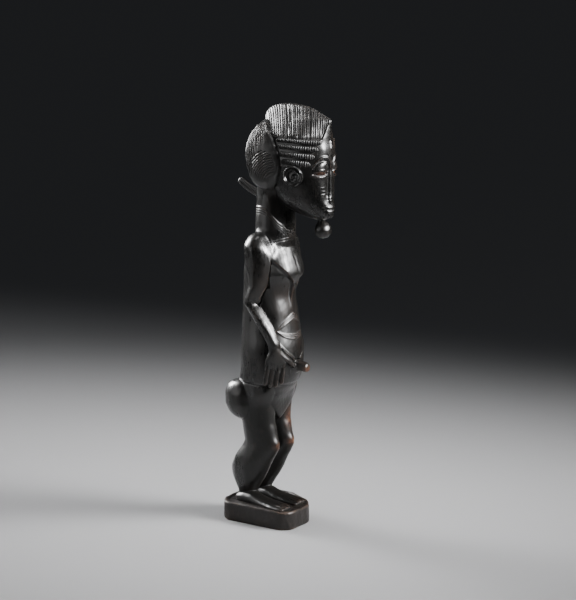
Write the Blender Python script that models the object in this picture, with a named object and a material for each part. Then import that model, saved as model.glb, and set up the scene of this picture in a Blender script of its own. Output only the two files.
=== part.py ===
"""A standing male figure in the West African carved style, cut from one block of dark wood.

The real figure is one piece. Its carved members are modelled here as separate solids, each in
its own object, which meet with a hairline gap. Nothing on it moves.

The figure stands on the plane z = 0, +Z up, and looks along -Y, so its own right is at -X.
Lengths in the tables are millimetres; every mesh is made in metres.
"""

import math
from collections import namedtuple

import bmesh
import bpy
from mathutils import Matrix, Vector

MM = 0.001

# Driving heights, from the floor up.
PLINTH_TOP = 18.0
INSTEP_TOP = 25.0
KNEE = 76.0
CROTCH = 100.0
WAIST = 137.0
WRIST = 176.0
ELBOW = 216.0
NECK_FOOT = 267.0
CREST_FOOT = 374.0
HEIGHT = 403.5

GAP = 0.3
RIGHT, LEFT = -1, 1
SIDES = {RIGHT: "right", LEFT: "left"}

# One cross-section: its place along the axis, its centre, its half-sizes and how square it is
# (2 is an ellipse, less is a lozenge, more is a rounded box). turn swings it about the axis.
Section = namedtuple("Section", "at cx cy a front back power turn", defaults=(2.0, 0.0))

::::

#### Exercise task
Write out the data exactly as it stands.

#### Exercise answer
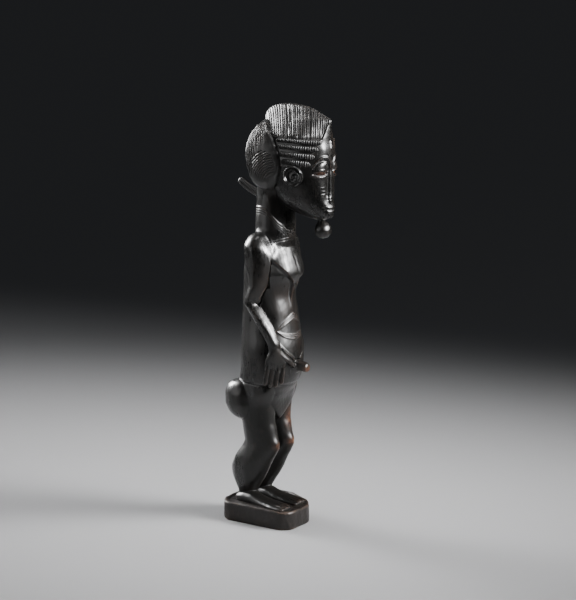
Write the Blender Python script that models the object in this picture, with a named object and a material for each part. Then import that model, saved as model.glb, and set up the scene of this picture in a Blender script of its own. Output only the two files.
=== part.py ===
"""A standing male figure in the West African carved style, cut from one block of dark wood.

The real figure is one piece. Its carved members are modelled here as separate solids, each in
its own object, which meet with a hairline gap. Nothing on it moves.

The figure stands on the plane z = 0, +Z up, and looks along -Y, so its own right is at -X.
Lengths in the tables are millimetres; every mesh is made in metres.
"""

import math
from collections import namedtuple

import bmesh
import bpy
from mathutils import Matrix, Vector

MM = 0.001

# Driving heights, from the floor up.
PLINTH_TOP = 18.0
INSTEP_TOP = 25.0
KNEE = 76.0
CROTCH = 100.0
WAIST = 137.0
WRIST = 176.0
ELBOW = 216.0
NECK_FOOT = 267.0
CREST_FOOT = 374.0
HEIGHT = 403.5

GAP = 0.3
RIGHT, LEFT = -1, 1
SIDES = {RIGHT: "right", LEFT: "left"}

# One cross-section: its place along the axis, its centre, its half-sizes and how square it is
# (2 is an ellipse, less is a lozenge, more is a rounded box). turn swings it about the axis.
Section = namedtuple("Section", "at cx cy a front back power turn", defaults=(2.0, 0.0))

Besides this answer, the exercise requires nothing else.